- **WRITTEN PROBLEM**
Copy each line of the records that contains the word "return".

- **DATASET RECORDS**
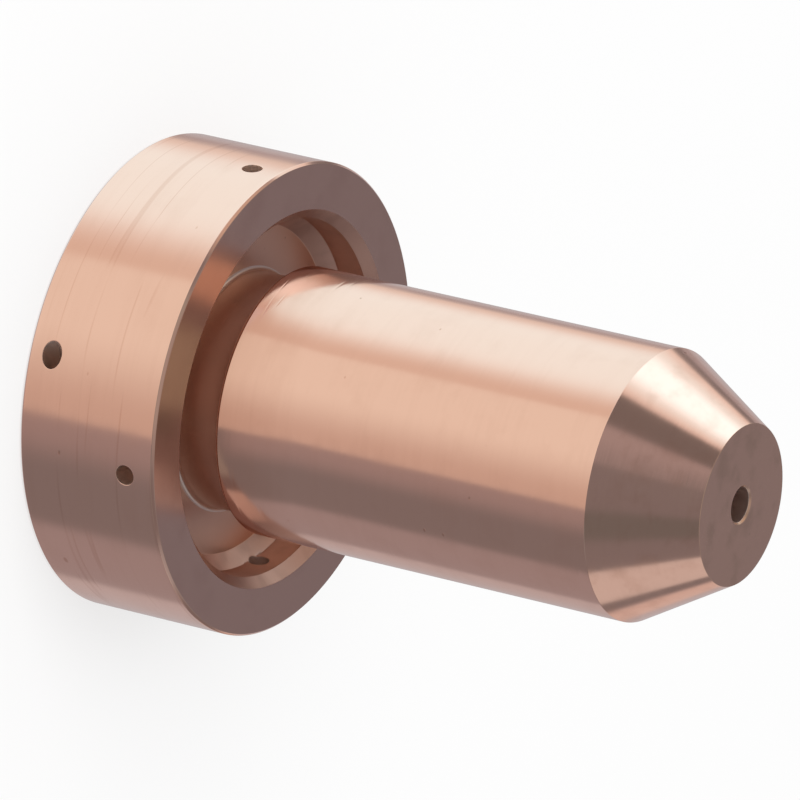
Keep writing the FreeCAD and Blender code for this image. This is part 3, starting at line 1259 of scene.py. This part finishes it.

==

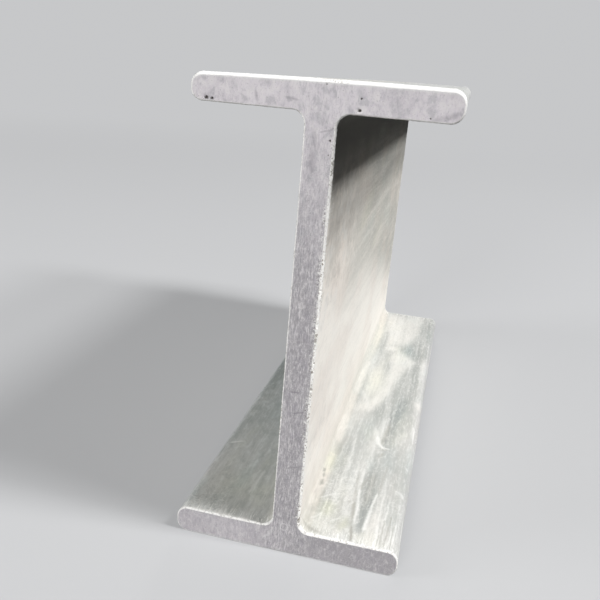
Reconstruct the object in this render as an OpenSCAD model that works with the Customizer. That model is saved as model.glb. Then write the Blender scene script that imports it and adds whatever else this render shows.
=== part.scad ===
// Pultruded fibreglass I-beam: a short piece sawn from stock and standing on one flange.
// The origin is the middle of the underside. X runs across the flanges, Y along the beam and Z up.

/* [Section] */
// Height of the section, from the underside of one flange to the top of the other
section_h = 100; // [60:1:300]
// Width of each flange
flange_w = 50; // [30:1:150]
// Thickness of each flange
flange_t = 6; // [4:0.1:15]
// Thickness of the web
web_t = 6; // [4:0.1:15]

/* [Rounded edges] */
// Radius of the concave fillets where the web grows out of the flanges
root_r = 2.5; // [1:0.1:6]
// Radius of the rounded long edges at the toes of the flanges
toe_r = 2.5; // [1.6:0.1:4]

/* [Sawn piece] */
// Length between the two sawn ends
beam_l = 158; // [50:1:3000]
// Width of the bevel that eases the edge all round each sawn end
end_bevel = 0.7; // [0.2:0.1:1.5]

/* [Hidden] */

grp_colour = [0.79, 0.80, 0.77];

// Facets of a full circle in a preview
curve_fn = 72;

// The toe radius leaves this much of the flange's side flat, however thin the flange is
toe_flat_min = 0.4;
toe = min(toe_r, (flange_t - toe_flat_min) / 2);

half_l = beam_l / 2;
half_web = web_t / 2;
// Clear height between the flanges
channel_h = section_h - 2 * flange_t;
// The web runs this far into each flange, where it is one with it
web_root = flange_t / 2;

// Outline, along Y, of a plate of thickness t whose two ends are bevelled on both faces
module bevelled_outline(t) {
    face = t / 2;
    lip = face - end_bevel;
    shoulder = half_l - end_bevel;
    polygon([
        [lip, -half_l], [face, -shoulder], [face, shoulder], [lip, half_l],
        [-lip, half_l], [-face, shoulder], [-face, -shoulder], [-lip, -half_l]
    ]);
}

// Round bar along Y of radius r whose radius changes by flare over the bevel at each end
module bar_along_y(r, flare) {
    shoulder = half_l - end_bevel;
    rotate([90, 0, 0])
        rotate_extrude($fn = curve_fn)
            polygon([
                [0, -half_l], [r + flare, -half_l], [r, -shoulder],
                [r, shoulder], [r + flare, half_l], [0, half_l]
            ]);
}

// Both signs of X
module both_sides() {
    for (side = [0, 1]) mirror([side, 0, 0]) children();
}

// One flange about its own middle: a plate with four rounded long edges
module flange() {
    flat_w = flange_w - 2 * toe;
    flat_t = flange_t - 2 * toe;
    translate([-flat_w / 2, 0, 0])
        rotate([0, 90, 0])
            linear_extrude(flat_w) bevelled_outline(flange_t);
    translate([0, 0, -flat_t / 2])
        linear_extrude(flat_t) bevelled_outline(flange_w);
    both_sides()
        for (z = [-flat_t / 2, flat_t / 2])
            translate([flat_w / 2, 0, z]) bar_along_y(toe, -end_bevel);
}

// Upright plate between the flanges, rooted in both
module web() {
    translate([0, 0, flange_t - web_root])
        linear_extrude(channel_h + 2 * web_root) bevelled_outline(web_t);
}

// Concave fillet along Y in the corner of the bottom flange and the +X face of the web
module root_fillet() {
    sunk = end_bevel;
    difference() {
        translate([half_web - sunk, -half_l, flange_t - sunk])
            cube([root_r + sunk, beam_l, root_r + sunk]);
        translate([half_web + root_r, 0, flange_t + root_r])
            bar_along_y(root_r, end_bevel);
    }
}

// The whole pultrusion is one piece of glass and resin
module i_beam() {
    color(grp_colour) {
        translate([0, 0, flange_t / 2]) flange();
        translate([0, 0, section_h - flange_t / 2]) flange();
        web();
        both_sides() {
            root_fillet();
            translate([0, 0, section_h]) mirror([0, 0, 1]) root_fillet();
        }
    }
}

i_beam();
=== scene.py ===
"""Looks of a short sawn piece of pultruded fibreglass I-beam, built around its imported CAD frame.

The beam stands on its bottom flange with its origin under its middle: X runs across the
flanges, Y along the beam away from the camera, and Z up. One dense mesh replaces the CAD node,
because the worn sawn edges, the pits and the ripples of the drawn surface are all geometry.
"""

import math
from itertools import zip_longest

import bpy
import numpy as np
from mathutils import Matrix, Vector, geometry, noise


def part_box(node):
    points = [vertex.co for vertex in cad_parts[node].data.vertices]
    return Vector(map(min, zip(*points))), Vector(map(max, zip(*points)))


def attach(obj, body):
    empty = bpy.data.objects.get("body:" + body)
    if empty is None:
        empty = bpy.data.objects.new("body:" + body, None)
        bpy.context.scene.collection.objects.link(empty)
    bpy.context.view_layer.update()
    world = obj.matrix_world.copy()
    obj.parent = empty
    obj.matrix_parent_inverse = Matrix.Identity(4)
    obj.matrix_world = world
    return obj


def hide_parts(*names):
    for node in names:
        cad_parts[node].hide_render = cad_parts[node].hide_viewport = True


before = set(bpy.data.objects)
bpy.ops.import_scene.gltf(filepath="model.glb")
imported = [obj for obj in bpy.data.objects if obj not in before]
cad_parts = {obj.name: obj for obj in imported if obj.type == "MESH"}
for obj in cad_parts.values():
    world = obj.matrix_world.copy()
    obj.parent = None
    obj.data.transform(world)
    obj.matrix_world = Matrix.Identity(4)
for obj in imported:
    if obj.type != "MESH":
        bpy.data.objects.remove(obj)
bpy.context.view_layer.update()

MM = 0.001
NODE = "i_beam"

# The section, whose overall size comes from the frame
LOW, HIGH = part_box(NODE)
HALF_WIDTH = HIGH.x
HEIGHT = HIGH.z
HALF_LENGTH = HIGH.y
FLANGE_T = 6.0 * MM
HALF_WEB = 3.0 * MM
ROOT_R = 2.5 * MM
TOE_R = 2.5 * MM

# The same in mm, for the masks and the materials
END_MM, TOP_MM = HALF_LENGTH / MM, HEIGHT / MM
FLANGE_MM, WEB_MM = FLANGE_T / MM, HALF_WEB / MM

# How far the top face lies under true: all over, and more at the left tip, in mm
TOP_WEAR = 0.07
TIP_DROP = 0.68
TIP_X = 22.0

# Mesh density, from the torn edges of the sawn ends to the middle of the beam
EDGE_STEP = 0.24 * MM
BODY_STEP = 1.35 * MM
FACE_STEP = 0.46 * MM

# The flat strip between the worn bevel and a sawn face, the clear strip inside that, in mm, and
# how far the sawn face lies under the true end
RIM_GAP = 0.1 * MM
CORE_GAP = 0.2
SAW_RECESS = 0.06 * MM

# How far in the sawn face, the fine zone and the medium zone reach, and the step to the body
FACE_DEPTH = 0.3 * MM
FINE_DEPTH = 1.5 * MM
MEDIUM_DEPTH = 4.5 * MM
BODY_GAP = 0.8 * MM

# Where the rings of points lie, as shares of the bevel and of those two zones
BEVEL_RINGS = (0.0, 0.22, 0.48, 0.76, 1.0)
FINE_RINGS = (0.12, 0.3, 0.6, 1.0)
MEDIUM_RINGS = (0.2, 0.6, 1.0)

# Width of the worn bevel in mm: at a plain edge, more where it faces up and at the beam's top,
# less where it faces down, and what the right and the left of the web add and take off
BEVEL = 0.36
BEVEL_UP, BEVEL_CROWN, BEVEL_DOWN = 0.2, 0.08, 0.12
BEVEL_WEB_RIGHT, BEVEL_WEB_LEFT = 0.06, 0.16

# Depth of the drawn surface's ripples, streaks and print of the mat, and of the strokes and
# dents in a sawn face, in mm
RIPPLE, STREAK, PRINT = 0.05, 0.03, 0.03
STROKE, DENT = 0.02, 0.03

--

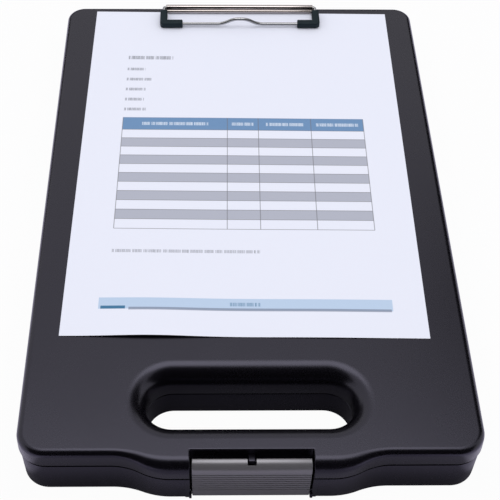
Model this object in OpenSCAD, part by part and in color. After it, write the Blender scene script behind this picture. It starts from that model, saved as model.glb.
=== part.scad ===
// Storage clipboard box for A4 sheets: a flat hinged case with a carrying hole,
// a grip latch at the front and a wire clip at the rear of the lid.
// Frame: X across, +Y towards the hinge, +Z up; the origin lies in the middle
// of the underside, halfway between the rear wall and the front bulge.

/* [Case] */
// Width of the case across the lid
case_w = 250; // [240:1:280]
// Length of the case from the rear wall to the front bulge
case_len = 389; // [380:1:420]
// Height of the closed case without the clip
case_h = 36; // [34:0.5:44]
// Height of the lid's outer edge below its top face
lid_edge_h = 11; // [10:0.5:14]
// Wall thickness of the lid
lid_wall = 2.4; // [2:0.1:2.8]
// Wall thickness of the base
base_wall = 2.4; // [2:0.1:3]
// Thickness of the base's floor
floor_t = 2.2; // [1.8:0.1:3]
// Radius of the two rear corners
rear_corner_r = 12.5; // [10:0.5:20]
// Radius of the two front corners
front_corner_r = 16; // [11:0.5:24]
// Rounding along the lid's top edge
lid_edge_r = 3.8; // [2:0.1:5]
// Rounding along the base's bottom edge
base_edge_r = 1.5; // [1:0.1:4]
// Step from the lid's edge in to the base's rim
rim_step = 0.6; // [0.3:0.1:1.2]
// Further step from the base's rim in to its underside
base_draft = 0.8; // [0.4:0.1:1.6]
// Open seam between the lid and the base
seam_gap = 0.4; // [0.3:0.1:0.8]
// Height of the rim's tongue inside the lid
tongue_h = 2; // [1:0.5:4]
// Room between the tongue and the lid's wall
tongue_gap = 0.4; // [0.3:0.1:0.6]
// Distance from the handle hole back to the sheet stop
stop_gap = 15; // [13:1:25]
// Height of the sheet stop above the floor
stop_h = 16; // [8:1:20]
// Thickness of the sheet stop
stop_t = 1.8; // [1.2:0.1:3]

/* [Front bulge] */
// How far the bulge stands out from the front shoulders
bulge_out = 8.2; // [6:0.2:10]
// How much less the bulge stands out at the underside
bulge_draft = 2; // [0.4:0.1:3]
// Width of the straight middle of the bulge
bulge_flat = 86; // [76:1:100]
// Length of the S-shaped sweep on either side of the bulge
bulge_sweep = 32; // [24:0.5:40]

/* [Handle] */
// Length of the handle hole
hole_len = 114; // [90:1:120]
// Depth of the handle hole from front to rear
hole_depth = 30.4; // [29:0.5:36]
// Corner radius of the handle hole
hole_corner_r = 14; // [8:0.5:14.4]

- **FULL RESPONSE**
    return Vector(map(min, zip(*points))), Vector(map(max, zip(*points)))
    return obj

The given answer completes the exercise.